Conservation Groups File Lawsuit To Halt Million-Acres Oil, Gas Lease Sale In Alaska’s Cook Inlet, Say Violates NEPA

National and community-based environmental groups filed a legal challenge today to stop the Department of the Interior’s lease sale in Cook Inlet, Alaska. Lease sale 258, scheduled for Dec. 30, would auction off nearly a million acres of federal waters in southcentral Alaska, opening the door to decades of future oil and gas drilling.

The Center for Biological Diversity and Natural Resources Defense Council filed the lawsuit together with Earthjustice, which represents Cook Inletkeeper, Kachemak Bay Conservation Society and Alaska Community Action on Toxics.

“Our coastal communities have stood up repeatedly to say ‘no’ to oil and gas leasing in Lower Cook Inlet. This is our home, not a sacrifice zone,” said Taylor Kendal Smith, communications director for Cook Inletkeeper. “There would be little to gain in terms of affordable energy and much to lose in habitat, tourism, fisheries and beauty.
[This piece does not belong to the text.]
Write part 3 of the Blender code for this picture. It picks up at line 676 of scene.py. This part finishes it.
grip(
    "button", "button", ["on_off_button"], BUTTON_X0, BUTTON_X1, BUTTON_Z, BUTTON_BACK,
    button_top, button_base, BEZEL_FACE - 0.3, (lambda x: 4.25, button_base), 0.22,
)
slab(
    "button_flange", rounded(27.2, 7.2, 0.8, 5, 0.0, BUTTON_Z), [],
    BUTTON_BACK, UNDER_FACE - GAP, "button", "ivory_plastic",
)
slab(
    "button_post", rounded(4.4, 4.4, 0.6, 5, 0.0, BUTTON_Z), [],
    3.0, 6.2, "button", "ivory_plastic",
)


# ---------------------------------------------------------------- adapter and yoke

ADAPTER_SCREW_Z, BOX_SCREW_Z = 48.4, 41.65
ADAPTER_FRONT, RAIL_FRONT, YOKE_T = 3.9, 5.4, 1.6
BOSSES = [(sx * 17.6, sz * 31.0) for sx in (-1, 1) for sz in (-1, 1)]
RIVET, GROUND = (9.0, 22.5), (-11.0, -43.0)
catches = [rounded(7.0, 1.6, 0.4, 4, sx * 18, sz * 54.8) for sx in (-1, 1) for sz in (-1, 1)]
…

Lower Cook Inlet is worth far more — both in economic and cultural senses of value — intact and protected than with oil platforms and pipelines.”
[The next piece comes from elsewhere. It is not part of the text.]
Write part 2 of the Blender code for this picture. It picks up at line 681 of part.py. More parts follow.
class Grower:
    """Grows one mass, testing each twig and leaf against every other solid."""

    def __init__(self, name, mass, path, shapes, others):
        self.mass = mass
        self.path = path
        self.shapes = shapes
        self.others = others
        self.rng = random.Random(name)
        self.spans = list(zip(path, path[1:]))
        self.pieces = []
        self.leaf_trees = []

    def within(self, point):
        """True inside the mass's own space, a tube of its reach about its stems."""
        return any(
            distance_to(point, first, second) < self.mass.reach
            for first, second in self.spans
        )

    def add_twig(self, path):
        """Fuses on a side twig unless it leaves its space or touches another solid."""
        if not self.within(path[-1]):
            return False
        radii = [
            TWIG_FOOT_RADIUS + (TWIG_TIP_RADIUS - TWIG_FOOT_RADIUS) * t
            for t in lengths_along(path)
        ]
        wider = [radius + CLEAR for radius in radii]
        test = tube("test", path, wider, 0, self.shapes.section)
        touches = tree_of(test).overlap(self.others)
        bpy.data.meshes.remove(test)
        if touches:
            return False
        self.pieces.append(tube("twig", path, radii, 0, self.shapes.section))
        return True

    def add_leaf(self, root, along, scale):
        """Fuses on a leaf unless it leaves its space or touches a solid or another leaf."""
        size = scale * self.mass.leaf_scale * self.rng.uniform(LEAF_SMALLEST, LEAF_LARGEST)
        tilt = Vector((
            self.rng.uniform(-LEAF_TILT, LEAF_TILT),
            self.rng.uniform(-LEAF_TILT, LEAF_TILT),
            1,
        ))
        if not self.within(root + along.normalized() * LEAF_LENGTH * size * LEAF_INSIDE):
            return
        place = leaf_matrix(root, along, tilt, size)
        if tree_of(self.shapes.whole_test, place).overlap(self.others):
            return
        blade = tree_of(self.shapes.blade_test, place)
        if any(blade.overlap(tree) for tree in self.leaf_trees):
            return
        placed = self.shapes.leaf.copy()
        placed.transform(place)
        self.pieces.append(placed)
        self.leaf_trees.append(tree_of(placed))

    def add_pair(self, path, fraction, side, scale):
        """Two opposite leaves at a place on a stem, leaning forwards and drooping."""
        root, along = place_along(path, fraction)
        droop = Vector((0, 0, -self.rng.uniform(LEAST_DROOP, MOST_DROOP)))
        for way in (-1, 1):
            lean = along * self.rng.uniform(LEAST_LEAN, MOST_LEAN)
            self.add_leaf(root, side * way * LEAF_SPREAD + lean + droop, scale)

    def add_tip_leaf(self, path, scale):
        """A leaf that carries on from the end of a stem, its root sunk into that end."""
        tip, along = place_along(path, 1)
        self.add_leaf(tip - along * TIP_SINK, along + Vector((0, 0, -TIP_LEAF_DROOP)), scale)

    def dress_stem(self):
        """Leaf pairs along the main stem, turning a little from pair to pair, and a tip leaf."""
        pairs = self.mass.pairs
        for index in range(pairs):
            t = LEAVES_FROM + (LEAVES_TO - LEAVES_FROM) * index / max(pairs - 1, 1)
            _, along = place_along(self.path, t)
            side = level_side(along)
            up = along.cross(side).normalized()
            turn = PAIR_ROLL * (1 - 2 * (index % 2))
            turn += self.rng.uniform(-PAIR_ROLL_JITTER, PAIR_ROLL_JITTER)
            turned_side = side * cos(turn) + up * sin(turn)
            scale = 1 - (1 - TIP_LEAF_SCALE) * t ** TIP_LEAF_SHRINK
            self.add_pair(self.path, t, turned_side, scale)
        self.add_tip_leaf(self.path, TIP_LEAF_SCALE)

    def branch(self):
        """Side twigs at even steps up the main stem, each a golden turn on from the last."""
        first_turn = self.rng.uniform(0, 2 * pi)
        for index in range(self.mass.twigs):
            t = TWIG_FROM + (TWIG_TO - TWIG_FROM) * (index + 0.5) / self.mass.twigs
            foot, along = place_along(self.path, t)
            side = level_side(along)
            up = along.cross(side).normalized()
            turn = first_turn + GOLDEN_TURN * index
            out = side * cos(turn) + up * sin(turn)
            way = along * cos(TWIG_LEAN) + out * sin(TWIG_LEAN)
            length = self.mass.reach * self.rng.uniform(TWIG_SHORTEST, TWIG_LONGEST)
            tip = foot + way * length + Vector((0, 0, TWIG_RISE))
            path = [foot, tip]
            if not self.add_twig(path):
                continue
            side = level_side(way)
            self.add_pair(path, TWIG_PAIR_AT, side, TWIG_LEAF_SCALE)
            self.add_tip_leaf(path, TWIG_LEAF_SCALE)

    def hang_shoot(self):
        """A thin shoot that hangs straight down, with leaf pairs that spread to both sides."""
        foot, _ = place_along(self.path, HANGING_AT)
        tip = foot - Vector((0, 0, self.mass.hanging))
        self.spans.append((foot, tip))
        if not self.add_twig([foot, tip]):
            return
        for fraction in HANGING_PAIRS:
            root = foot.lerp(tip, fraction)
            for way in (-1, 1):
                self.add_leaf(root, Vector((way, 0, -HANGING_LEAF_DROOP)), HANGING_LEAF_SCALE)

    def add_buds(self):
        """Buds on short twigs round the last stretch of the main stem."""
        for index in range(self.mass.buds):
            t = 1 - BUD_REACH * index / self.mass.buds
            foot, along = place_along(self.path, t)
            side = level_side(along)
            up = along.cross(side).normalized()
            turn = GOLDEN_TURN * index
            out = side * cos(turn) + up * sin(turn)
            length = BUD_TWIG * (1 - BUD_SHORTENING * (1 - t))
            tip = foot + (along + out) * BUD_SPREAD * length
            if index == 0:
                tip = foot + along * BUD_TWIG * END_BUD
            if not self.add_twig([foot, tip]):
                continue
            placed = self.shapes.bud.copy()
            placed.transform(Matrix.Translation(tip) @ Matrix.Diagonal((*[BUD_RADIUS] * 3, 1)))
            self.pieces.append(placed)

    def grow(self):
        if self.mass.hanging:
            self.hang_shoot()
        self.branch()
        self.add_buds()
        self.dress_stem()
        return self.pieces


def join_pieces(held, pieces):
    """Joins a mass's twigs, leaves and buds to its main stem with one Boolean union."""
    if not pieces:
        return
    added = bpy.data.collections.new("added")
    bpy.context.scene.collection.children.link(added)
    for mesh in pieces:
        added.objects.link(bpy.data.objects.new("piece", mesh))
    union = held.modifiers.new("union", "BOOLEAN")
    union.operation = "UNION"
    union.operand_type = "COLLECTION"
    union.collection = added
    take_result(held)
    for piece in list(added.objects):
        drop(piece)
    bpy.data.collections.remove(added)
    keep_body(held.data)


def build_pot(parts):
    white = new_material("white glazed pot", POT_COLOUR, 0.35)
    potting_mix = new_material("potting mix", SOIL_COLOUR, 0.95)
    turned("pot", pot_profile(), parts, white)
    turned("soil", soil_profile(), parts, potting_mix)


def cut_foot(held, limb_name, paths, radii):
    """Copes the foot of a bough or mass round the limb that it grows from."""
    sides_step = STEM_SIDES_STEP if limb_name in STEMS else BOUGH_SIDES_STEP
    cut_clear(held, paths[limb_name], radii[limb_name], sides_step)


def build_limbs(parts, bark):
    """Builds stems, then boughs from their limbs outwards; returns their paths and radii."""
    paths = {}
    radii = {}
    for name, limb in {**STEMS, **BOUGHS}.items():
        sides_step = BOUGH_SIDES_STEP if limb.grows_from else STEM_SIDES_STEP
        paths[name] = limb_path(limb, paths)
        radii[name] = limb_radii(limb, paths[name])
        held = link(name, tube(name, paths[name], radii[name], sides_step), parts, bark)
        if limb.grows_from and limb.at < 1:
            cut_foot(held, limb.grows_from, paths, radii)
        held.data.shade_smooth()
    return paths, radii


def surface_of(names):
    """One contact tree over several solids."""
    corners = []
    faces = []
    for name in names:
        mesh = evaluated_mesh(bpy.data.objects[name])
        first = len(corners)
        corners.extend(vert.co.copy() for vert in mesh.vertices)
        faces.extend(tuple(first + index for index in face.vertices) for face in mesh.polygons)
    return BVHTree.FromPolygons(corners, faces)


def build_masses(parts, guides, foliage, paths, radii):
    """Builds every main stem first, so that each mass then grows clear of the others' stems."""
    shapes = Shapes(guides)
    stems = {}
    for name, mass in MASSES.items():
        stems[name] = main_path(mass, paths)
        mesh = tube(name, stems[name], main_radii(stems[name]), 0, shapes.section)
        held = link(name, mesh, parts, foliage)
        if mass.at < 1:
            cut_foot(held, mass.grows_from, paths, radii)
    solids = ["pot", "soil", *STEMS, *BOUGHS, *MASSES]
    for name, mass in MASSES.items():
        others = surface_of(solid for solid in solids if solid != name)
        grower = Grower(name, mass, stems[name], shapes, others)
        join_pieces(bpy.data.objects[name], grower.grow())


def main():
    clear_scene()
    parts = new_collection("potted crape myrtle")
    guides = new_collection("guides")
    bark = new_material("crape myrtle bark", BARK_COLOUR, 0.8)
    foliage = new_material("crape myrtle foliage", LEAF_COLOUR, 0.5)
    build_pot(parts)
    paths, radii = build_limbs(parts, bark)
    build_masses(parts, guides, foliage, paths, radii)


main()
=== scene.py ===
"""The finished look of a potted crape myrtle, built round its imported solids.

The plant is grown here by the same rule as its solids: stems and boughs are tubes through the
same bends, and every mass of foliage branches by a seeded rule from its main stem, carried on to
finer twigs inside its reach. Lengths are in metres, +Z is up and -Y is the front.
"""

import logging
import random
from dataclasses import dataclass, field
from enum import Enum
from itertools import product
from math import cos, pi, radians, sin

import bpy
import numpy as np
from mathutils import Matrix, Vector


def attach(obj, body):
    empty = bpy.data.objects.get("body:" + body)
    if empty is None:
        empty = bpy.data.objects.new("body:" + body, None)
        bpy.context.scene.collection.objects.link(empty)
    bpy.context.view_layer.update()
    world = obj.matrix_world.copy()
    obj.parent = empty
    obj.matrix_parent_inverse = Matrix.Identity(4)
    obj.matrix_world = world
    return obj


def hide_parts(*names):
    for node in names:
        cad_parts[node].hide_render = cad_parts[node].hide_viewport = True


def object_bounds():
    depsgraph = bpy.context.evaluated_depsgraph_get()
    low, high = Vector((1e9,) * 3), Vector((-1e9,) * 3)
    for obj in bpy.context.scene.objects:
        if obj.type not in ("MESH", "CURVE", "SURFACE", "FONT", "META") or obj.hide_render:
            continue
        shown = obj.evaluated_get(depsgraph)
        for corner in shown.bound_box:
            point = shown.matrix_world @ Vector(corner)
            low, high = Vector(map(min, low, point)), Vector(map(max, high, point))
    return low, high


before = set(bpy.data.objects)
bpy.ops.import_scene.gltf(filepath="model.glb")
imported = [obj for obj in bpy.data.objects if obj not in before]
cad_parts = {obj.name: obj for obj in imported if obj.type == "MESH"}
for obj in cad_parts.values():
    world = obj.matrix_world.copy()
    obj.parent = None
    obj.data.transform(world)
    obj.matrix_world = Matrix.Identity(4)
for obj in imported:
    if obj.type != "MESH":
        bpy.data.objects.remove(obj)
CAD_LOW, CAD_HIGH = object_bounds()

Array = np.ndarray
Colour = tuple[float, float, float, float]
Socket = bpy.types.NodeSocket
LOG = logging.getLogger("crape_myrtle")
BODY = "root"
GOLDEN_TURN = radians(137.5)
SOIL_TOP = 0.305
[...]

Today’s lawsuit argues that approval of the Cook Inlet lease sale violated the National Environmental Policy Act and should be vacated.

Even under the Inflation Reduction Act’s new mandates, Interior must adhere to NEPA’s requirements for public process when considering the leasing decision. The permitting agency, allege the groups, violated the law by failing to meaningfully account for climate impacts or consider alternatives that would cause less harm to the climate, marine life and surrounding communities. Interior has also fallen short on keeping the public adequately informed by failing to fully respond to public comments, they say.

“Here in Lower Cook Inlet, we need to do everything we can to safeguard our way of life against the threats of oil and gas development. We need protection of our fish and fisheries; we need protection of the ecological integrity of our ocean; we need the hope provided by renewable energy investment,” said Penelope Haas, vice president of Kachemak Bay Conservation Society. “Oil and gas are not the future. They are a threat to our future.”

Cook Inlet is home to beluga whales and sea otters protected under the Endangered Species Act. It supports thriving subsistence, commercial and recreational fisheries and a multi-faceted tourist industry. The Inlet is also essential for Alaska Native communities, who have stewarded these lands and waters for millennia, says the lawsuit.

“The unnecessary destruction of precious ocean habitat by oil and gas drilling has to stop,” said Kristen Monsell, oceans legal director at the Center for Biological Diversity. “Our climate can’t take it, and neither can the already-endangered Cook Inlet belugas and other species that will suffer more oil spills and noisy vessel traffic if this sale goes forward. Cook Inlet’s communities deserve better, and Interior needs to do its job as a public agency and protect this country’s irreplaceable public lands and waters.”

Alaska and the Arctic are experiencing more extreme consequences of climate change than the continental United States. Coastal erosion, thawing permafrost, melting sea ice and fishery collapse are all ramifications of the worsening global climate crisis, which the conservation groups say will only intensify with new drilling operations.

The Cook Inlet region experienced the devastation of a catastrophic oil spill from the infamous Exxon Valdez disaster in Alaska’s Prince William Sound more than 30 years ago. The government’s environmental analysis predicts a 1 in 5 chance of another large oil spill occurring from continued Cook Inlet drilling, contends the lawsuit.

Interior canceled the sale last May, but then announced it would move ahead in August after the Inflation Reduction Act’s passage. Though that legislation aimed to address climate change, it included a provision reviving this lease sale and mandating that it happen before the end of the year.

Despite this requirement, Interior retains full discretion as to how to conduct the sale, including the ability to:

–restrict the amount of offshore acreage put up for lease.

–limit allowable activity on leased acreage.

–establish timetables for drilling activity on a leased area.

–take other measures to limit harm.

But Interior, charges the lawsuit, has not taken steps to limit oil and gas drilling and has rejected alternatives that would have resulted in a much smaller lease area. Numerous scientific analyses have determined that the U.S. will not successfully slash greenhouse-gas emissions to meet its own established climate targets if it continues greenlighting new onshore and offshore oil and gas development on federal lands and waters.

“The Biden administration could have done so much more to limit the damage of lease sale 258. Instead, in the midst of a climate and biodiversity crisis, it’s offering a huge swath of the ocean, nearly a million acres, to fossil fuel bidders,” said Erik Grafe, deputy managing attorney for Earthjustice’s Alaska regional office. “We’re going to court to force the administration to comply with our bedrock environmental laws, reconsider this mistake and act consistently with its climate and biodiversity commitments. The Inflation Reduction Act should not prevent the administration from making the right choices to protect future generations.”